Here’s a Suggestion for AIG and Its $100 Million Bonus Plan

Here’s a Suggestion for AIG and Its $100 Million Bonus Plan

Workers Arrive At The Offices Of Troubled Insurance Company AIG

Courtesy of PETER COHAN at Daily Finance

The Washington Post reports that American International Group (AIG) is poised to pay workers in its Financial Products Group (FPG) a $100 million bonus today. FPG sold credit default swaps (CDSs), a form of bond insurance, without reserving against the possibility that it would have to pay claims on them. And that group is primarily responsible for America’s $182.3 billion AIG bailout in September 2008.
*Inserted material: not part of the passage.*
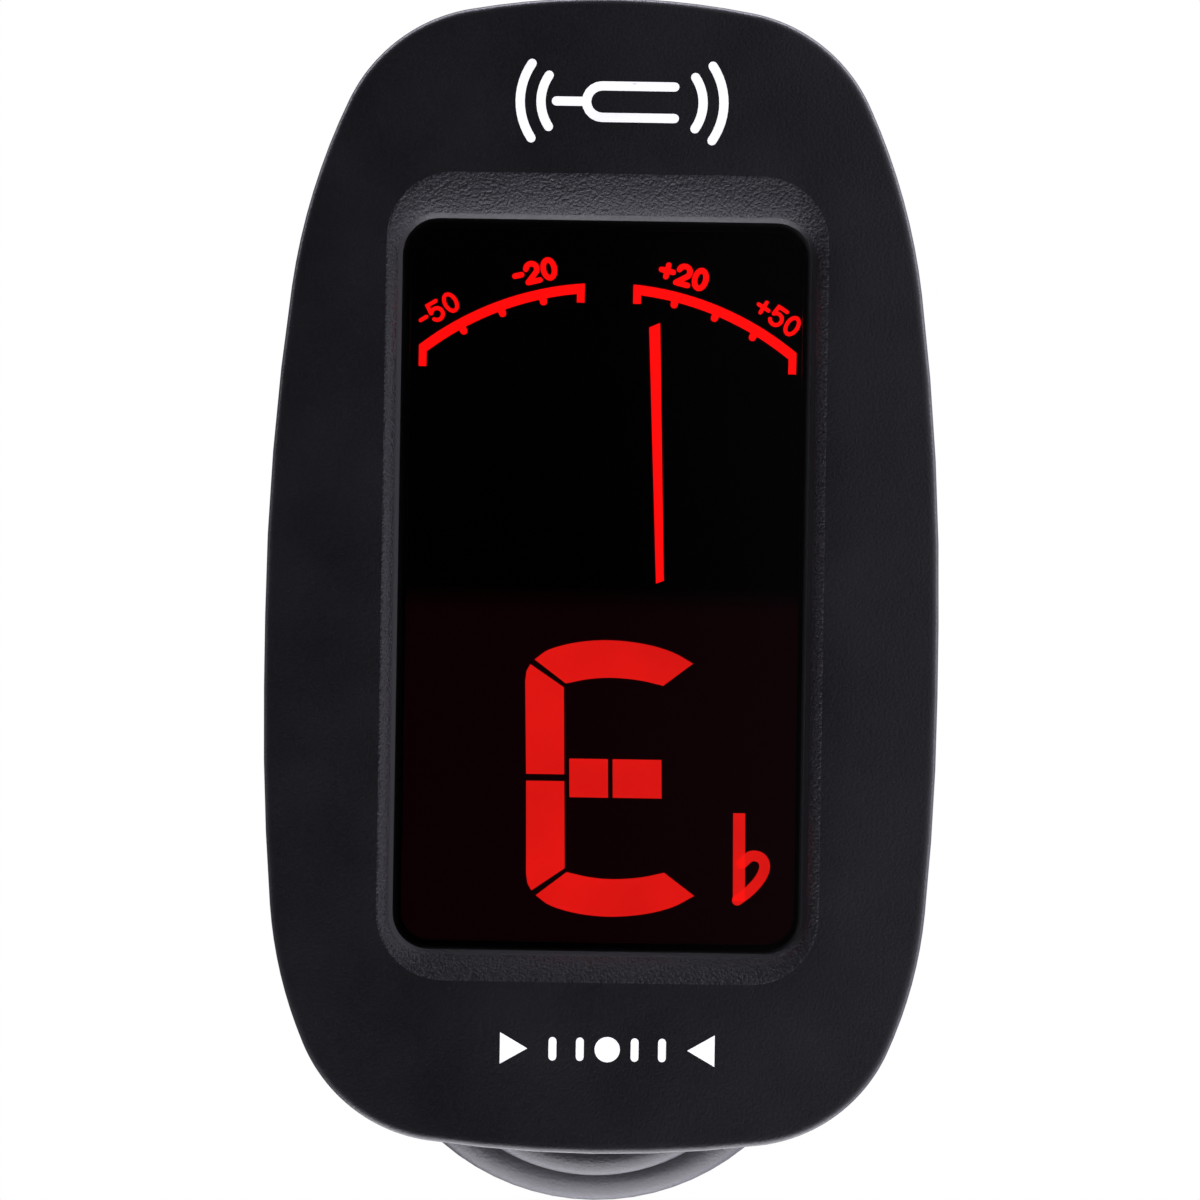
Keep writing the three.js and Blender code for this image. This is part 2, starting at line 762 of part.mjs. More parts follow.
class SpringRoute extends THREE.Curve {
  // A leg up the front jaw, the coil round the pin, and a leg down the rear jaw's lever.
  getPoint(t, target = new THREE.Vector3()) {
    const { radius, wire, turns, pitch, legReach } = coil;
    const legShare = 0.12;
    const width = turns * pitch;
    const foot = pivot.z - legReach;
    const leverSlope = (clip.leverInner - clip.throatInner) / (pivot.z - 3 - clip.bottom);
    const leverFace = clip.throatInner + (pivot.z - 3 - foot) * leverSlope;
    const frontFoot = new THREE.Vector3(-width / 2, clip.frontInner + wire + 0.12, foot);
    const rearFoot = new THREE.Vector3(width / 2, leverFace - wire - 0.3, foot);
    const frontTurn = new THREE.Vector3(-width / 2, pivot.y - radius, pivot.z);
    const rearTurn = new THREE.Vector3(width / 2, pivot.y + radius, pivot.z);
    if (t < legShare) return target.copy(frontFoot).lerp(frontTurn, t / legShare);
    if (t > 1 - legShare) return target.copy(rearTurn).lerp(rearFoot, (t - 1 + legShare) / legShare);
    const along = (t - legShare) / (1 - 2 * legShare);
    const angle = along * turns * 2 * Math.PI;
    return target.set(
      (along - 0.5) * width,
      pivot.y - radius * Math.cos(angle),
      pivot.z + radius * Math.sin(angle),
    );
  }
}

function clipSpring() {
  const section = new THREE.Shape().absarc(0, 0, coil.wire, 0, 2 * Math.PI);
  const settings = { steps: 110, extrudePath: new SpringRoute(), bevelEnabled: false, curveSegments: 4 };
  return new THREE.ExtrudeGeometry(section, settings);
}

function clipPin() {
  return rodAlongX(pivot.pinRadius, -10.3, 10.3, pivot.y, pivot.z, 20);
}

// Assembly.

function addTo(group, name, shape, material) {
  const mesh = new THREE.Mesh(toGeometry(shape), material);
  mesh.name = name;
  group.add(mesh);
}

const tuner = new THREE.Group();
const headGroup = new THREE.Group();
const clipGroup = new THREE.Group();
headGroup.position.set(0, -headDepthAtOrigin, -headHeightAtOrigin);
tuner.add(headGroup, clipGroup);

const headPieces = [
  ["front_shell", frontShell(), materials.blackPlastic],
  ["display_lens", displayLens(), materials.darkLens],
  ["lens_tape", lensTape(), materials.tape],
  ["lcd_front_glass", lcdGlass(glassSpan.front, glassSpan.bottom), materials.glass],
  ["lcd_rear_glass", lcdGlass(glassSpan.front + 0.8, guideSpan.bottom), materials.glass],
  ["lcd_frame", lcdFrame(), materials.whitePlastic],
  ["light_guide", lightGuide(), materials.whitePlastic],
  ["backlight_led_left", backlightLed(-1), materials.redLamp],
  ["backlight_led_right", backlightLed(1), materials.redLamp],
  ["zebra_strip", zebraStrip(), materials.rubber],
  ["circuit_board", circuitBoard(), materials.boardGreen],
  ["tuner_chip", tunerChip(), materials.chipBlack],
  ["crystal", crystal(), materials.steel],
  ["power_switch", powerSwitch(), materials.chipBlack],
  ["switch_plunger", switchPlunger(), materials.chipBlack],
  ["battery", battery(), materials.steel],
  ["battery_contact_plus", batteryContactPlus(), materials.steel],
  ["battery_contact_minus", batteryContactMinus(), materials.steel],
  ["piezo_plate", piezoPlate(), materials.brass],
  ["piezo_ceramic", piezoCeramic(), materials.ceramic],
  ["piezo_lead_red", piezoLeadRed(), materials.redWire],
  ["piezo_lead_black", piezoLeadBlack(), materials.blackWire],
  ["rear_shell", rearShell(), materials.blackPlastic],
  ["battery_door", batteryDoor(), materials.blackPlastic],
  ["power_button", powerButton(), materials.rubber],
  ["tilt_pin", tiltPin(), materials.steel],
  ["tilt_washer_left", tiltWasher(-1), materials.steel],
  ["tilt_washer_right", tiltWasher(1), materials.steel],
  ["swivel_disc", swivelDisc(), materials.blackPlastic],
  ["swivel_wave_washer", swivelWaveWasher(), materials.steel],
  ["swivel_washer", swivelWasher(), materials.steel],
  ["swivel_screw", swivelScrew(), materials.steel],
];
headPieces.forEach(([name, shape, material]) => addTo(headGroup, name, shape, material));
screws.forEach((place, i) => {
  addTo(headGroup, `housing_screw_${i + 1}`, housingScrew(place), materials.steel);
});

const clipPieces = [
  ["front_jaw", frontJaw(), materials.blackPlastic],
  ["rear_jaw", rearJaw(), materials.blackPlastic],
  ["front_pad", jawPad(clip.frontInner, 0), materials.rubber],
  ["rear_pad", jawPad(pad.gap, clip.rearInner), materials.rubber],
  ["clip_spring", clipSpring(), materials.steel],
  ["clip_pin", clipPin(), materials.steel],
];
clipPieces.forEach(([name, shape, material]) => addTo(clipGroup, name, shape, material));

export default tuner;
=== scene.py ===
"""Clip-on tuner: the finished look of every piece, on the frame that the CAD model gives.

Shapes are drawn in millimetres and scaled to metres as each piece is made. The head's pieces are drawn
in the head's own terms: x to the right, depth behind the front's crown, and height above its foot.
"""
import math
import bmesh
import bpy
import numpy as np
from mathutils import Matrix, Vector


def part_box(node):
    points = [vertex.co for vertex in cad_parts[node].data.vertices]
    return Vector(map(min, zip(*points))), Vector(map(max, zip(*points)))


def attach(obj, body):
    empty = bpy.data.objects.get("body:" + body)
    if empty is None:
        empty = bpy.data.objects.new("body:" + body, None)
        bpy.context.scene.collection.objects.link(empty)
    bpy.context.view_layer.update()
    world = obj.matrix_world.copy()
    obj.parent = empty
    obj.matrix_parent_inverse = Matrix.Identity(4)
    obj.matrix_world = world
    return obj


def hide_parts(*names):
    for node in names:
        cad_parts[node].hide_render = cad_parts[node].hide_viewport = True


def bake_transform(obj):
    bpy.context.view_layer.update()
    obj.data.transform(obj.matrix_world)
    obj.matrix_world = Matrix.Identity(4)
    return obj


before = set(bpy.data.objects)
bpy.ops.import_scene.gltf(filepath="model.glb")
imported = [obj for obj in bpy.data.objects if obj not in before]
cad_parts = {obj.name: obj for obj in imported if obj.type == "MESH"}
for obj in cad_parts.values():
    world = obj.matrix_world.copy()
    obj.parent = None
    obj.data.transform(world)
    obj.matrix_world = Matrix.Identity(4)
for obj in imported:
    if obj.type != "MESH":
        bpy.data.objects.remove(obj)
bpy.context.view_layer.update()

MM = 0.001
shell_low, shell_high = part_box("front_shell")
lens_low, lens_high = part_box("display_lens")
HEAD = Vector((0, shell_low.y, shell_low.z)) / MM
PART = Vector((0, 0, 0))

# The head.
WIDTH = (shell_high.x - shell_low.x) / MM
HEIGHT = (shell_high.z - shell_low.z) / MM
SPLIT = (shell_high.y - shell_low.y) / MM
BACK = 12.0
WALL = 1.4
CAVITY_FRONT = 3.1
CAVITY_BACK = 10.4
SEAM = 0.12
DRAFT = 0.1
EDGE = 0.3
BACK_ROUND = 3.0
CROWN_ACROSS = 150.0
CROWN_ALONG = 1500.0
TOP_ARCS = [(36, 10.4), (7.6, 54.5), (29, 17.6)]
BOTTOM_ARCS = [(60, 7.3), (7.4, 59), (20, 18.8)]

# The display window and the recess round it.
LENS_HALF = (lens_high.x - lens_low.x) / MM / 2
LENS_LOW = lens_low.z / MM - HEAD.z
LENS_HIGH = lens_high.z / MM - HEAD.z
LENS_FRONT = lens_low.y / MM - HEAD.y
LENS_BACK = lens_high.y / MM - HEAD.y
LENS_CORNER = 1.75
MIDDLE = np.array([0.0, (LENS_LOW + LENS_HIGH) / 2])
RECESS_SIDE = 0.6
RECESS_TOP = 1.95
RECESS_BOTTOM = 1.25
RECESS_CORNER = 3.0
LEDGE = 0.45


# Outlines: arrays of points in the plane of the face.

def end_run(arcs):
    """Points [x, drop, normal x, normal drop] along tangent arcs, from an end's middle to the widest."""
    turns = [(radius, math.radians(turn)) for radius, turn in arcs]
    heading = reach = 0.0
    for radius, turn in turns:
        reach += radius * (math.sin(heading + turn) - math.sin(heading))
        heading += turn
    turns.append(((WIDTH / 2 - reach) / (1 - math.sin(heading)), math.pi / 2 - heading))
    points = []
    x = drop = heading = 0.0
    for radius, turn in turns:
        centre = (x - radius * math.sin(heading), drop + radius * math.cos(heading))
        steps = max(3, math.ceil(math.degrees(turn) / 2.5))
        for k in range(steps):
            angle = heading + turn * k / steps
            way = (math.sin(angle), -math.cos(angle))
            points.append([centre[0] + radius * way[0], centre[1] + radius * way[1], *way])
        heading += turn
        x = centre[0] + radius * math.sin(heading)
        drop = centre[1] - radius * math.cos(heading)
    points.append([x, drop, 1.0, 0.0])
    return np.array(points)


def head_outline(inset=0.0):
    """The head's outline, pulled in by inset, once round from the middle of the top."""
    top, bottom = end_run(TOP_ARCS), end_run(BOTTOM_ARCS)
    upper = np.column_stack([top[:, 0] - inset * top[:, 2], HEIGHT - top[:, 1] + inset * top[:, 3]])
    lower = np.column_stack([bottom[:, 0] - inset * bottom[:, 2], bottom[:, 1] - inset * bottom[:, 3]])
    right = np.vstack([upper, lower[::-1]])
    left = right[1:-1][::-1] * [-1, 1]
    return np.vstack([right, left])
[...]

In a normal business, you pay bonuses to top-performing employees if the business earns a hefty profit. So, of course, AIG must have earned a profit, right? Not exactly. It lost $99 billion in 2008 and $5 billion in the first three quarters of 2009. So why do these people now deserve a bonus?

AIG defenders might argue that the $100 million bonus — an average of only $500,000 per employee — is a great deal because FPG’s 200 employees were originally scheduled for a nearly $200 million bonus this March after getting $168 million last year, according to the Post. Do the folks at FPG deserve even that $100 million for contributing to a company that has generated over $100 billion in losses in the last two years?